● Written request: Where a line of the material contains the string "exit", copy that line.

Records from a data collection:
_____

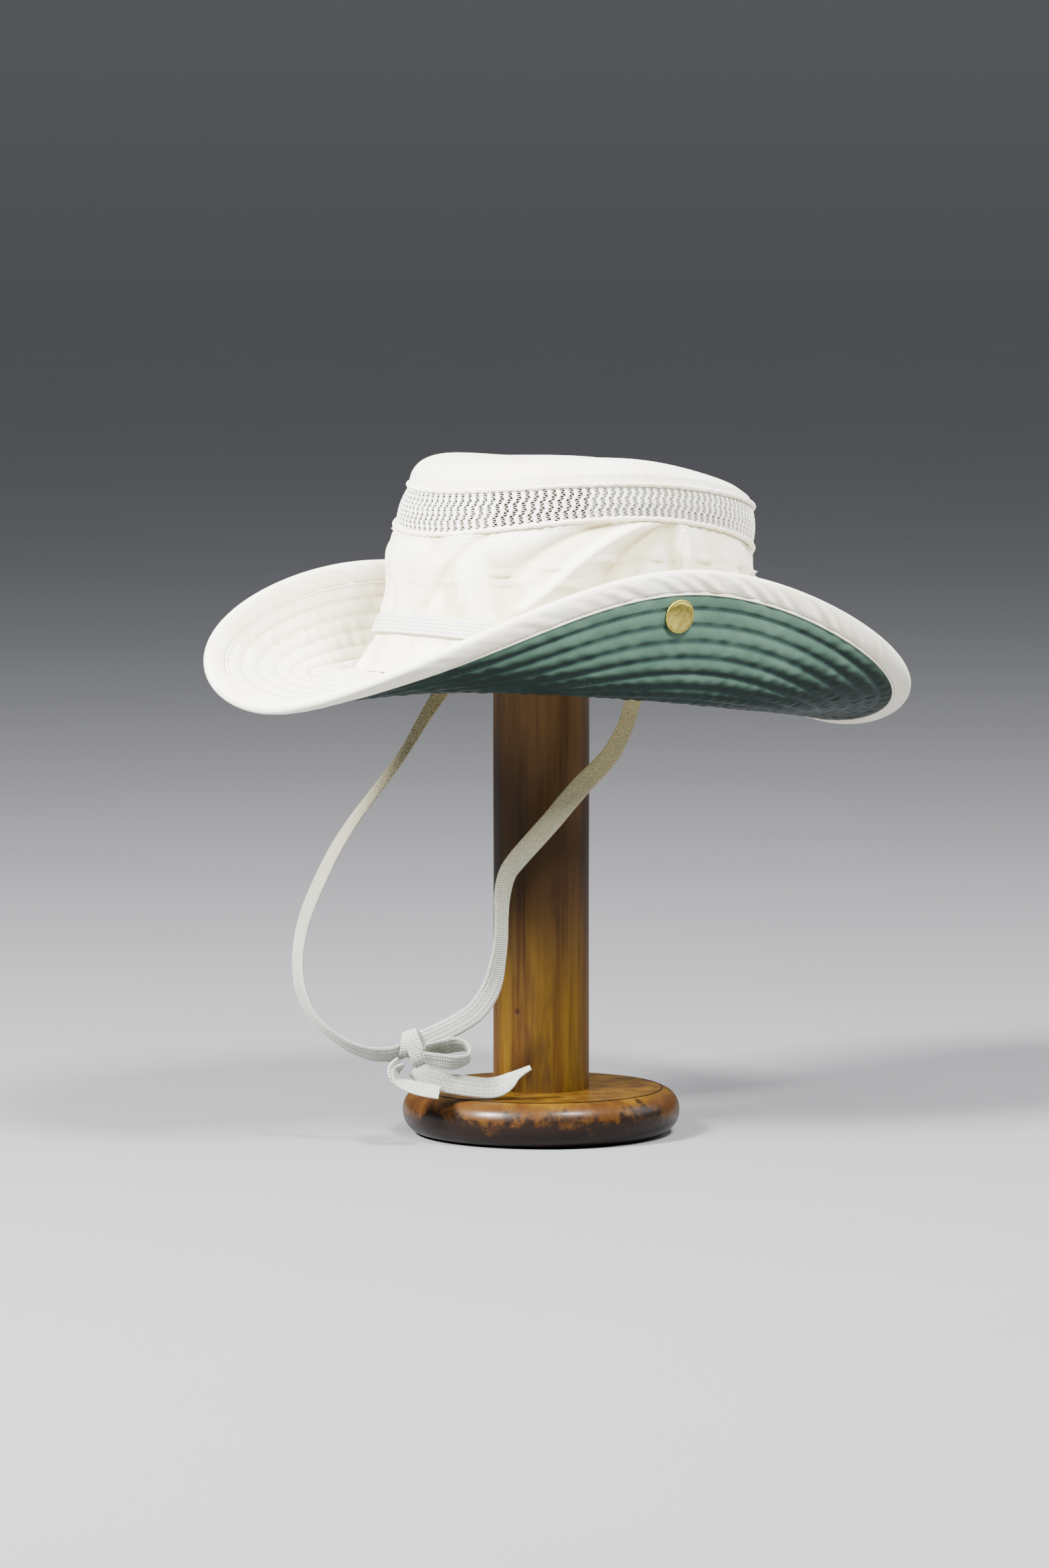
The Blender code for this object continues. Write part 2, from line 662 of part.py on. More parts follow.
def make_band():
    """The cord's stretch round the front of the crown, from one eyelet to the other, and in through them."""
    off = CORD_THICK / 2 + BAND_ROOM
    start, end = (math.radians(EYELET_ANGLES[side]) for side in ("near", "far"))
    end -= 2.0 * math.pi
    loops = []

    for i in range(BAND_STEPS + 1):
        share = i / BAND_STEPS
        angle = start + (end - start) * share
        # The band rises from the eyelets to the front, where it lies a little higher up the flare.
        height = EYELET_HEIGHT + BAND_RISE * math.sin(math.pi * share) ** 0.5
        point, level, upward, _ = surface_frame(side_point, angle, height)
        out = level.cross(upward).normalized()
        bunch = min(share, 1.0 - share) * BAND_STEPS
        stand_off = off + max(0.0, 1.0 - bunch / 3.0) * BAND_COMES_DOWN
        share_wide = min(1.0, UNBUNCHED_FROM + bunch * WIDER_A_STEP)
        loops.append(braid_section(point + out * stand_off, upward, out, share_wide))
    for side in EYELET_ANGLES:
        centre, out, level, upward = eyelet_frame(side)
        forward = level if level.y < 0 else -level
        bend = []
        for values in BEND:
            row = dict(zip(BEND_COLUMNS, values))
            thick = (out - forward).normalized() if not bend else -forward
            middle = centre + out * row["out"] + forward * row["forward"]
            bend.append(braid_section(middle, upward, thick, BUNCHED))
        loops = bend[::-1] + loops[1:] if side == "near" else loops[:-1] + bend
    return swept_solid("cord_band", loops, "cord")


def make_knot():
    across, away, up = KNOT_MIDDLE
    turns = [2.0 * math.pi * i / KNOT_SIDES for i in range(KNOT_SIDES)]
    loops = []
    for values in KNOT_SECTIONS:
        row = dict(zip(KNOT_COLUMNS, values))
        height = up + row["height_share"] * KNOT_HALF_HEIGHT
        wide, deep = row["half_width"], row["half_depth"]
        loops.append([from_view(across + wide * math.cos(t), away + deep * math.sin(t), height) for t in turns])
    return swept_solid("cord_knot", loops, "cord")


def make_cord():
    make_band()
    braid("cord_near", from_eyelet("near", NEAR_ROUTE), 28, (0.5, 1.0))
    braid("cord_far", from_eyelet("far", FAR_ROUTE), 24, (0.5, 1.0))
    make_knot()
    braid("cord_bow", routed(LOOP_ROUTE), 14)
    braid("cord_tail_long", routed(LONG_TAIL_ROUTE), 14)
    braid("cord_tail_short", routed(SHORT_TAIL_ROUTE), 10)


clear_scene()
make_stand()
crown_side = make_crown()
make_brim()
make_snaps()
make_eyelets(crown_side)
make_cord()
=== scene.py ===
"""The looks of a snap-up sun hat with a vent band and a chin cord, on its turned wooden stand.

Metres, +Z up, as in the model. The hat's front points to -Y and its left side, with the brass snap that shows,
to +X. Angles round the hat start at the front and run by +X to the back.
"""

import json
import math

import bmesh
import bpy
import numpy as np
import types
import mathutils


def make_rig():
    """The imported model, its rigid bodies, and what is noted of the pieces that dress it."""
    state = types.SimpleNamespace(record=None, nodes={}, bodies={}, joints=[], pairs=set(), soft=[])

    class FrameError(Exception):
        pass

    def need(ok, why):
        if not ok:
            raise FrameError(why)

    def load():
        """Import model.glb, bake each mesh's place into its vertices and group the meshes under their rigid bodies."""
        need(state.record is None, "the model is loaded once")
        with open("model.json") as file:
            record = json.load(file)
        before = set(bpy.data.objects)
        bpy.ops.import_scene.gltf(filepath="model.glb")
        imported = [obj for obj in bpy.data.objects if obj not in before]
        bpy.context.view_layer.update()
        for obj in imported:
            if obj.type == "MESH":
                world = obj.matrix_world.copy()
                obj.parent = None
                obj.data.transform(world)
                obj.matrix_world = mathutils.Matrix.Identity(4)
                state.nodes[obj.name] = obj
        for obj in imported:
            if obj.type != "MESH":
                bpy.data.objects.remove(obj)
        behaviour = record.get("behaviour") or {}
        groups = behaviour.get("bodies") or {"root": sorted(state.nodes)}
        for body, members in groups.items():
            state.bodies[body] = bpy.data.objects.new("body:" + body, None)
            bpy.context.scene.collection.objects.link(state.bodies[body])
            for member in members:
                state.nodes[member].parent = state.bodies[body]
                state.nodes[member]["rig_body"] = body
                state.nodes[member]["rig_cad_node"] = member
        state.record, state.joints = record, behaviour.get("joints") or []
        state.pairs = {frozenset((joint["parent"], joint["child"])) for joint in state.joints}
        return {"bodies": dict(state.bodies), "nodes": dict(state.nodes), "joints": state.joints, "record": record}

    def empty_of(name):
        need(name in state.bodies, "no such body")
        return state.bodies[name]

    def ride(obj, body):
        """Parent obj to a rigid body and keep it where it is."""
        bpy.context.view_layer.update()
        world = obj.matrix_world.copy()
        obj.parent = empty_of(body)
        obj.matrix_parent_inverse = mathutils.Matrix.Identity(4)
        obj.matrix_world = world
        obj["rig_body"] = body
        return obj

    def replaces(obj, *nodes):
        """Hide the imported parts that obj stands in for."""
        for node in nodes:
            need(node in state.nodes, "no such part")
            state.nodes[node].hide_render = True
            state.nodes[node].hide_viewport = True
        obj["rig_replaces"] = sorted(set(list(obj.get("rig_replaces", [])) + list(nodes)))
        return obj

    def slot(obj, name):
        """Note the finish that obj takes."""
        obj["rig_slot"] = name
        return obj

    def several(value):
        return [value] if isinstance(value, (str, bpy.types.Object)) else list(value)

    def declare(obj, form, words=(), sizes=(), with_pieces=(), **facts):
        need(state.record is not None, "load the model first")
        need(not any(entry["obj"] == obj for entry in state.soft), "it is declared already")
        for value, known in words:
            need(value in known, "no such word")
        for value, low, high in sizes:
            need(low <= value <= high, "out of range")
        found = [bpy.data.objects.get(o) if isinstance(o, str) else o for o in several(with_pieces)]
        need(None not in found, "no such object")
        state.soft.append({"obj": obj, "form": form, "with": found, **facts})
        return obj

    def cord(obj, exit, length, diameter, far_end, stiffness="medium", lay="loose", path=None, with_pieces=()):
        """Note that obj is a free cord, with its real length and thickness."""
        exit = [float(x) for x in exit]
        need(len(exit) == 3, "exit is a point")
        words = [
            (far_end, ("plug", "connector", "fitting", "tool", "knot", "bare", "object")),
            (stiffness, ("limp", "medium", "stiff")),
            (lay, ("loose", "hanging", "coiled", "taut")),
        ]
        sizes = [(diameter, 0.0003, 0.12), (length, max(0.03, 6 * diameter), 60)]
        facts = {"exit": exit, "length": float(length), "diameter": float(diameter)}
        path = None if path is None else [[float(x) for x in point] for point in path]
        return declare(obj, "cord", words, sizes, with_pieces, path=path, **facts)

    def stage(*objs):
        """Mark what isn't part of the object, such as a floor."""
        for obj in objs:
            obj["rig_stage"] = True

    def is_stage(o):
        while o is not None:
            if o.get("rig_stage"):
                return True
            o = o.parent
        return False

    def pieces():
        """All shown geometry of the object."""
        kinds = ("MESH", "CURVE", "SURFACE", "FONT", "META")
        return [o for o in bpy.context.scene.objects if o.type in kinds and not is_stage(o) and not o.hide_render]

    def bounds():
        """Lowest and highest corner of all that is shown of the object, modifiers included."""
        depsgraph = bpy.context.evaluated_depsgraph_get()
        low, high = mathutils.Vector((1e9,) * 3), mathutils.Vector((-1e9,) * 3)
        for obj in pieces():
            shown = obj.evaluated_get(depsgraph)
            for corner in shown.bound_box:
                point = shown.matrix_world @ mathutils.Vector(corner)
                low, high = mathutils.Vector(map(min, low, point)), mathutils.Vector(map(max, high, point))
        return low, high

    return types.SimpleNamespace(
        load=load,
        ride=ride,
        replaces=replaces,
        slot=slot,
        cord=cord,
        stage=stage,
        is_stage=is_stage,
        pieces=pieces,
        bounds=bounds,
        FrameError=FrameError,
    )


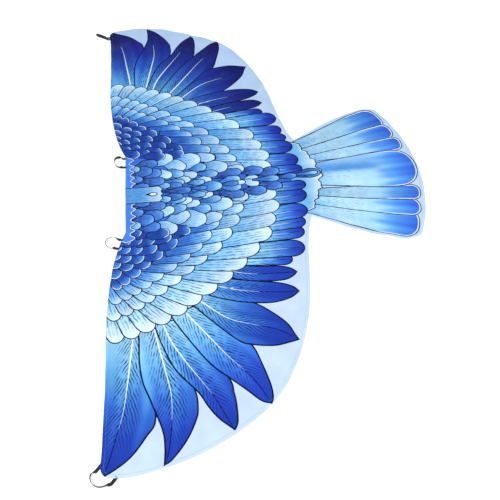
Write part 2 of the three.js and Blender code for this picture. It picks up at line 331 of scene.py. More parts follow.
def half_outline():
    """The right half, from the middle of the neck round to the middle of the tail's end."""
    slope = SHOULDER_X - NECK_HALF
    shoulder = TOP - SHOULDER_DROP
    rise = shoulder - NECK_Y
    run = TIP_X - SHOULDER_X
    neck = (NECK_HALF, NECK_Y)
    slope_a = (NECK_HALF + 0.21 * slope, NECK_Y + 0.6 * rise)
    slope_b = (NECK_HALF + 0.54 * slope, NECK_Y + 0.92 * rise)
    peak = (SHOULDER_X, shoulder)
    lead_a = (SHOULDER_X + 0.37 * run, shoulder)
    lead_b = (SHOULDER_X + 0.71 * run, shoulder - 2)
    tip = (TIP_X, TOP)
    round_off = (HALF_SPAN - 2, TOP - 14)
    wide_a = (HALF_SPAN + 10, TOP - 0.195 * WING_DEPTH)
    wide_b = (0.968 * HALF_SPAN, TOP - 0.487 * WING_DEPTH)
    wide = (0.839 * HALF_SPAN, TOP - 0.683 * WING_DEPTH)
    trail_a = (0.769 * HALF_SPAN, TOP - 0.79 * WING_DEPTH)
    trail_b = (0.629 * HALF_SPAN, TOP - 0.878 * WING_DEPTH)
    trail = (0.484 * HALF_SPAN, TOP - 0.913 * WING_DEPTH)
    root_a = (0.379 * HALF_SPAN, TOP - 0.936 * WING_DEPTH)
    root_b = (TAIL_ROOT_HALF + 47, ROOT_Y + 22)
    root = (TAIL_ROOT_HALF, ROOT_Y)
    side = (TAIL_HALF, CORNER_Y + 28)
    low_side = (TAIL_HALF - 4, CORNER_Y + 6)
    corner = (TAIL_HALF - 14, CORNER_Y - 7)
    return np.vstack([
        curve((0, NECK_Y), neck),
        curve(neck, slope_a, slope_b, peak),
        curve(peak, lead_a, lead_b, tip),
        curve(tip, (HALF_SPAN - 7, TOP), round_off),
        curve(round_off, wide_a, wide_b, wide),
        curve(wide, trail_a, trail_b, trail),
        curve(trail, root_a, root_b, root),
        curve(root, (TAIL_HALF - 19, (ROOT_Y + CORNER_Y) / 2), side),
        curve(side, low_side),
        curve(low_side, (TAIL_HALF - 5, CORNER_Y - 3), corner),
        curve(corner, (TAIL_HALF / 2, END), (0, END)),
    ])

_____

● Exercise output:
    def cord(obj, exit, length, diameter, far_end, stiffness="medium", lay="loose", path=None, with_pieces=()):
        exit = [float(x) for x in exit]
        need(len(exit) == 3, "exit is a point")
        facts = {"exit": exit, "length": float(length), "diameter": float(diameter)}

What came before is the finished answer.